I would make two observations on this gap in our understanding.

First, I wonder whether too little attention has been paid to culture. Future essays will dive deeply into the question of what is national culture, and why it might be critically important. For the moment though, it is worth observing that culture is like a binding agent in which society exists. If the values and behaviours that infuse a society, and which define its state, are not conducive to individual and collective flourishing, any policies overlaid on that culture are likely to have little traction.

Second, this essay earlier referenced Maslow’s hierarchy of needs. At the level of nations, it is fairly obvious that the citizens of a country in a state of civil war have a different set of needs to those of a rich, stable, democracy. Yet this isn’t a characteristic of current unified models of national happiness outcomes. It is worth flagging here that this is possibly more an issue for wealthy countries than for developing countries. It is clear that measures like per capita GDP work across a wide range of national circumstances - but western countries are increasingly becoming post-materialist. At this point of their development, their failing may be in not recognising Maslow’s concept of self-actualisation as potentially being the essential driving force for happiness. This doesn’t diminish the importance of pinpointing the root explanations of happiness in developing countries, where the majority of the world’s population live. Rather, it is simply saying that explanations of wellbeing need to be sharper at every level of development.

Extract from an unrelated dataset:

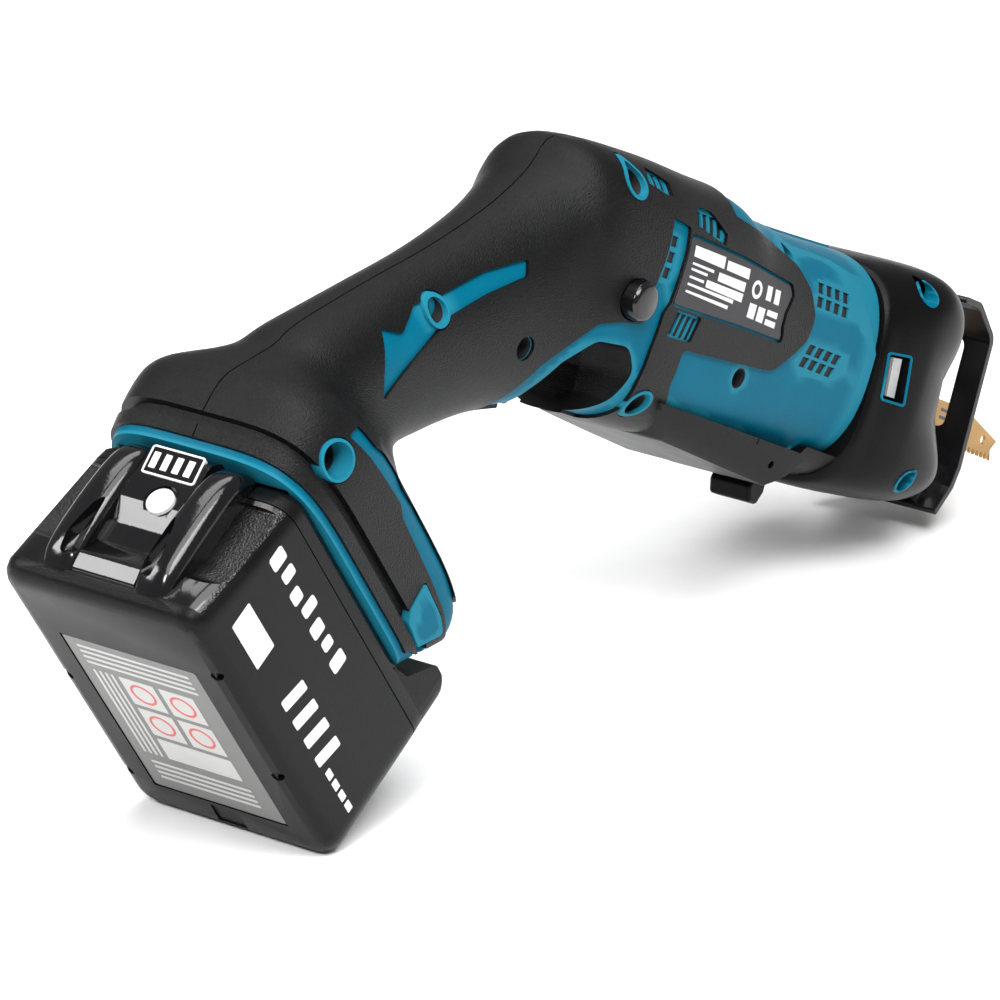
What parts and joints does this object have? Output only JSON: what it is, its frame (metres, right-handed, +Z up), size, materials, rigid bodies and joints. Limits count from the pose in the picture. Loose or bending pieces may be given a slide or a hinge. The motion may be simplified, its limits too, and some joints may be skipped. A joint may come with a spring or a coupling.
{
  "type": "reciprocating saw",
  "caption": "Compact cordless reciprocating saw with a bent pistol body, slide-on battery pack, pivoting shoe, clamped blade and a crank-driven slider.",
  "frame": {"origin": "centre of the bounding box, at the bench the tool stands on", "axes": "+X forwards (the way the blade points), +Y to the tool's left, +Z up; the blade points 26.75 degrees below +X"},
  "size_m": [0.469, 0.0826, 0.1773],
  "materials": {
    "teal_plastic": "satin moulded",
    "rubber": "fine-textured overmould",
    "black_plastic": "semi-matte moulded",
    "gloss_black": "gloss moulded",
    "steel": "ground",
    "black_steel": "gloss black oxide",
    "blade_coat": "gold-brown coating",
    "aluminium": "die cast",
    "copper": "wound copper and bronze",
    "white_plastic": "satin",
    "circuit": "coated board"
  },
  "bodies": {
    "case": {"housing_right": "teal_plastic", "housing_left": "teal_plastic", "case_screw_1": "black_steel", "case_screw_2": "black_steel", "case_screw_3": "black_steel", "case_screw_4": "black_steel", "case_screw_5": "black_steel", "case_screw_6": "black_steel", "grip_skin_right": "rubber", "grip_skin_left": "rubber", "crank_cover": "black_plastic", "switch_body": "black_plastic", "terminal_block": "black_plastic", "rating_plate": "black_plastic", "motor_yoke": "steel", "motor_rear_bearing": "steel", "motor_front_bearing": "steel", "carbon_brush_right": "black_steel", "carbon_brush_left": "black_steel", "gear_case": "aluminium", "crank_bearing": "steel", "slider_bush": "copper", "dust_seal": "rubber", "nose_cover": "rubber", "work_light": "white_plastic"},
    "armature": {"armature_shaft": "steel", "armature_core": "copper", "commutator": "copper", "cooling_fan": "black_plastic"},
    "crank": {"crank_gear": "steel"},
    "slider": {"slider_rod": "steel", "blade_clamp": "steel"},
    "sleeve": {"clamp_sleeve": "black_steel"},
    "saw_blade": {"blade": "blade_coat"},
    "trigger_lever": {"trigger": "black_plastic"},
    "lock_bar": {"lock_off_button": "black_plastic"},
    "shoe_slide_bar": {"shoe_arm": "steel", "shoe_pin": "steel"},
    "shoe": {"shoe_plate": "black_steel"},
    "shoe_lock": {"shoe_lever": "black_plastic"},
    "pack": {"pack_lower_case": "black_plastic", "pack_upper_case": "gloss_black", "cells_lower_row": "steel", "cells_upper_row": "steel", "cell_holder": "white_plastic", "pack_circuit_board": "circuit", "charge_gauge": "white_plastic", "pack_screw_1": "black_steel", "pack_screw_2": "black_steel", "pack_screw_3": "black_steel", "pack_screw_4": "black_steel"},
    "pack_release": {"pack_release_button": "black_plastic"},
    "check_button": {"charge_check_button": "white_plastic"}
  },
  "joints": [
    {"name": "blade_stroke", "type": "slide", "parent": "case", "child": "slider", "axis": [0.893, 0, -0.4501], "range_m": [-0.0065, 0.0065]},
    {"name": "crank_spin", "type": "hinge", "parent": "case", "child": "crank", "pos_m": [0.11335, 0, 0.08789], "axis": [0.4501, 0, 0.893], "continuous": true},
    {"name": "armature_spin", "type": "hinge", "parent": "case", "child": "armature", "pos_m": [0.03403, 0, 0.12159], "axis": [0.893, 0, -0.4501], "continuous": true},
    {"name": "clamp_sleeve_twist", "type": "hinge", "parent": "slider", "child": "sleeve", "pos_m": [0.15074, 0, 0.04877], "axis": [0.893, 0, -0.4501], "range_deg": [0, 70], "stiffness_Nm_per_rad": 0.02, "springref_deg": -17.19},
    {"name": "blade_release", "type": "slide", "parent": "slider", "child": "saw_blade", "axis": [0.893, 0, -0.4501], "range_m": [0, 0.06]},
    {"name": "trigger_pull", "type": "slide", "parent": "case", "child": "trigger_lever", "axis": [-0.399, 0, 0.9169], "range_m": [0, 0.006], "stiffness_N_per_m": 800, "springref_m": -0.003},
    {"name": "lock_off_push", "type": "slide", "parent": "case", "child": "lock_bar", "axis": [0, 1, 0], "range_m": [-0.003, 0.003]},
    {"name": "shoe_adjust", "type": "slide", "parent": "case", "child": "shoe_slide_bar", "axis": [0.893, 0, -0.4501], "range_m": [-0.004, 0.02]},
    {"name": "shoe_tilt", "type": "hinge", "parent": "shoe_slide_bar", "child": "shoe", "pos_m": [0.16092, 0, 0.01564], "axis": [0, 1, 0], "range_deg": [-4, 10]},
    {"name": "shoe_lock_lever", "type": "hinge", "parent": "case", "child": "shoe_lock", "pos_m": [0.0848, 0, 0.04013], "axis": [0, 1, 0], "range_deg": [-35, 0]},
    {"name": "pack_slide_off", "type": "slide", "parent": "case", "child": "pack", "axis": [0.5614, 0, -0.8276], "range_m": [0, 0.11]},
    {"name": "pack_release_press", "type": "slide", "parent": "pack", "child": "pack_release", "axis": [-0.5614, 0, 0.8276], "range_m": [0, 0.003], "stiffness_N_per_m": 600, "springref_m": -0.004},
    {"name": "charge_check_press", "type": "slide", "parent": "pack", "child": "check_button", "axis": [0.5614, 0, -0.8276], "range_m": [0, 0.0008], "stiffness_N_per_m": 700, "springref_m": -0.001}
  ],
  "couplings": [
    {"joint": "armature_spin", "follows": "crank_spin", "ratio": 4}
  ]
}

More broadly, there is a point to be made here about the behaviour of Government that ultimately weaves its way through all of the content in this project: people deserve to be governed with a focus on what the evidence suggests works, rather than on what ideology or electoral calculation recommends. The world has no shortage of governments confidently pursuing policies designed to make their citizens better off, on the basis of theories that have not survived empirical scrutiny. A commitment to wellbeing as the governing objective ought to carry with it a commitment to following the evidence about how wellbeing is actually achieved — including when that evidence is uncomfortable. I readily acknowledge here that there is a troubling deficit between the evidence that is needed and what is available. However, that simply points to the need for society to systematically prioritise a strategic agenda of moving from clear objectives, to evidence based policy formulation, to implementation.

Where Does This Leave Us?

So, to recap these four topics: Philosophically, the traditions disagree at the margins but converge on the view that human flourishing is more than material comfort — that it involves the exercise of distinctively human capacities in conditions of freedom, connection, and purpose. I would argue an important take-away from this essay though is simply that the debate as to what happiness is, is academic - in practice it is defined in functional terms by what it is possible to measure. Politically, extending that concept from the individual to the collective requires a careful formulation that captures the best of utilitarianism while protecting against its pathologies: short-termism, the tyranny of the majority, and a strong foundation of public safety and security. Measurement is, I would argue, more tractable than sceptics assert, though the available tools do carry real limitations, and our current best measures are probably not the best measures possible. And then the empirical picture: this is the space where real work is required, to not just identify correlations, but to truly understand how societies at all stages of development can lift the life satisfaction of their citizens.